There’s no such thing as failure. The very act of going for entrepreneurship by leaving the life of comfort is in itself the biggest success.

It’s risky

To go for the career of your choice. It’s risky.
To choose your happiness over society’s validation. It’s risky.
To leave the comfort and chart for new territories. It’s risky

Of course it is risky. But isn’t not taking that risk a bigger risk?

Why do we feel angry?

Anger is an unhealthy emotion. So we want to control it. However, when it arrives, it arrives in a wave sweeping all our resolutions away.

No matter how much you resist it, anger wins each time.

The key is in not resisting it. 

Yes, you read that right. Don’t resist anger. Rather spend time with it. 

“Why do I feel what I feel?
Which need of mine is unmet?
Why am I letting my denial take over where I could have an open mind rather than being a sceptic?”

As we answer these questions honestly, there would be no need to resist anger. 

Because then it won’t arise in the first place.

The extreme emotions are usually a result of not spending time consistently with our own selves.

Two mantras of life

Two mantras of life I live by, that I recently told my team:

  1. Never complain: Never. Ever. Even if it is the worst day of your life to date. It robs us of our power and tricks us into believing that we don’t have any.
  2. Trust: Trust people for what they say. Living life with that sense of awe and wonder, to never let doubt creep in. If someone else’s lies comfort them, what’s the point for us to be discomforted by that?

Two extremes. Never and always. 

When you take care of never complaining and always trusting, the balance that forms in between takes care of everything else.

Baggage of experience

We keep running after work experience. 

We think it will make us better at what we do.
But experience comes with its own baggage — a blind belief that what we know is what is right.

However, it is the maturity of realising that we are constantly learning, that things are constantly changing, and what we know today might not work tomorrow.
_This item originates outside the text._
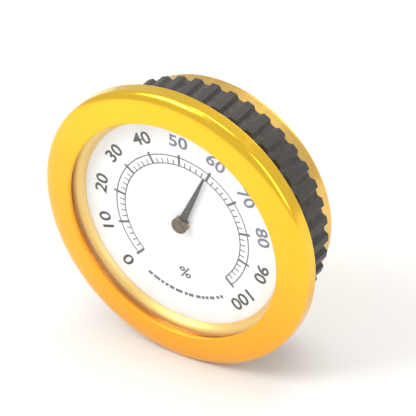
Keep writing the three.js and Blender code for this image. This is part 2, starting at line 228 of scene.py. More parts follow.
def drill(radius, startY, endY, centre=(0, 0), steps=48):
    # a round bar along Y that cuts a hole
    profile = [(0, startY), (radius, startY), (radius, endY), (0, endY)]
    return turned("tool", profile, centre=centre, steps=steps)


def slotCutter(centre, width, reach, startY, endY):
    # a block that cuts a screwdriver's slot along X
    bm = bmesh.new()
    bmesh.ops.create_cube(bm, size=1)
    middle = centre[0], (startY + endY) / 2, centre[1]
    size = 2 * reach, endY - startY, width
    for vert in bm.verts:
        vert.co = Vector((middle[i] + vert.co[i] * size[i] for i in range(3))) * mm
    return fromBmesh("slot", bm)


def asSeen(piece):
    # the mesh that a curve, or a piece with modifiers, shows
    bpy.context.view_layer.update()
    graph = bpy.context.evaluated_depsgraph_get()
    return bpy.data.meshes.new_from_object(piece.evaluated_get(graph))


def applied(piece):
    # turns the piece's modifiers into mesh
    mesh = asSeen(piece)
    piece.modifiers.clear()
    piece.data = mesh


def combined(piece, tools, operation="DIFFERENCE", edge=0.0):
    # cuts the tools from the piece or joins them to it, then rounds every sharp edge a little
    for tool in tools:
        step = piece.modifiers.new("combine", "BOOLEAN")
        step.operation = operation
        step.solver = "EXACT"
        step.object = tool
    applied(piece)
    for tool in tools:
        bpy.data.objects.remove(tool)
    if edge > 0:
        bevel = piece.modifiers.new("edges", "BEVEL")
        bevel.width = edge * mm
        bevel.segments = 2
        bevel.limit_method = "ANGLE"
        bevel.angle_limit = math.radians(35)
        bevel.use_clamp_overlap = True
        applied(piece)
    return smoothed(piece)


def merged(name, pieces, sharpDegrees=32):
    # several separate meshes as one piece
    bm = bmesh.new()
    for piece in pieces:
        bm.from_mesh(piece.data)
        bpy.data.objects.remove(piece)
    return fromBmesh(name, bm, sharpDegrees, outward=False)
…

A truly experienced person knows when to use and when to challenge that experience. 

Is it even trust?

We have this habit of checking the strength of our relationships, every now and then.
“Let’s see if they can be trusted.”

The minute we test it, we break it.
It is either earned or established through conduct.
It’s not to be tested.

To test trust, is to not have it.

Self-imposed feelings

There is always a reason behind how we feel. 

If the reason for that feeling is someone else, why blame ourselves?
It will pass. 

If we are the reason, why blame someone else?
It’s time to fix it.

The key is to find the source.

Our feelings are self-imposed. If we can create them, we can end them too.

Who will you be tomorrow?

It’s unfair to compare our progress with someone who is just starting out, and feel good about ourselves. 

Just like it is unfair to compare ourselves with someone who has been at it longer than us, and feel bad about ourselves.

Different durations. Different people. Different destinations.
Then why the same place of comparison?

Why not compare ourselves with who we were yesterday?
It’s fair, we know the one being compared to really well, and the best part, we can make any change we want to! 

It’s not about who we are today.
It’s about who we will be tomorrow, from who we were yesterday.